The K8s YAML dataset

Excited to announce the K8s YAML dataset containing 276,520 valid K8s YAML files.

HuggingFace Dataset: https://huggingface.co/datasets/substratusai/the-stack-yaml-k8s
Source code: https://github.com/substratusai/the-stack-yaml-k8s

Why?

This dataset can be used to fine-tune an LLM directly
New datasets can be created from his dataset such as an K8s instruct dataset (coming soon!)
What's your use case?

How?

Getting a lot of K8s YAML manifests wasn't easy. My initial approach was to use the Kubernetes website and scrape the YAML example files, however the issue was the quantity since I could only scrape about ~250 YAML examples that way.

Luckily, I came across the-stack dataset which is a cleaned dataset of code on GitHub. The dataset is nicely structured by language and I noticed that yaml was one of the languages in the dataset.
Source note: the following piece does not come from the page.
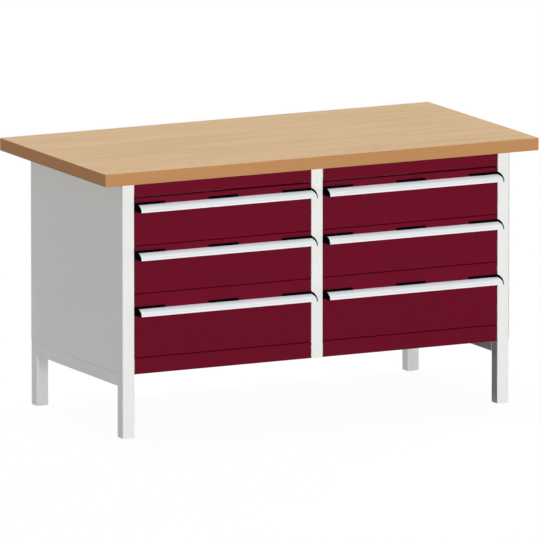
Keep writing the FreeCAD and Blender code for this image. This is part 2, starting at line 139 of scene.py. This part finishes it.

Install libraries used in this blog post:

pip3 install datasets kubernetes-validate

Let's load the the-stack dataset but only the YAML files (takes about 200GB of disk space):

from datasets import load_dataset
ds = load_dataset("bigcode/the-stack", data_dir="data/yaml", split="train")

Once loaded there are 13,439,939 YAML files in ds.

You can check the content of one of the files:

print(ds[0]["content"])

You probably notice that this ain't a K8s YAML file, so next we need to filter these 13 million YAML files and only keep the one that have valid K8 YAML.

The approach I took was to use the kubernetes-validate OSS library. It turned out that YAML parsing was too slow so I added a 10x speed improvement by eagerly checking if "Kind or "kind" is not a substring in the YAML file.

Here is the validate function that takes the yaml_content as a string and returns if the content was valid K8s YAML or not:

import kubernetes_validate
import yaml

def validate(yaml_content: str):
    try:
        # Speed optimization to return early without having to load YAML
        if "kind" not in yaml_content and "Kind" not in yaml_content:
            return False
        data = yaml.safe_load(yaml_content)
        kubernetes_validate.validate(data, '1.22', strict=True)
        return True
    except Exception as e:
        return False

validate(ds[0]["content"])

Now all that's needed is to filter out all YAML files that aren't valid:

import os
os.cpu_count()
valid_k8s = ds.filter(lambda batch: [validate(x) for x in batch["content"]],
                      num_proc=os.cpu_count(), batched=True)

There were 276,520 YAML files left in valid_k8s. You can print one again to see:

print(valid_k8s[0]["content"])

You can upload the dataset back to HuggingFace by running:

valid_k8s.push_to_hub("substratusai/the-stack-yaml-k8s")

What's next?

Creating a new dataset called K8s Instruct that also provides a prompt for each YAML file.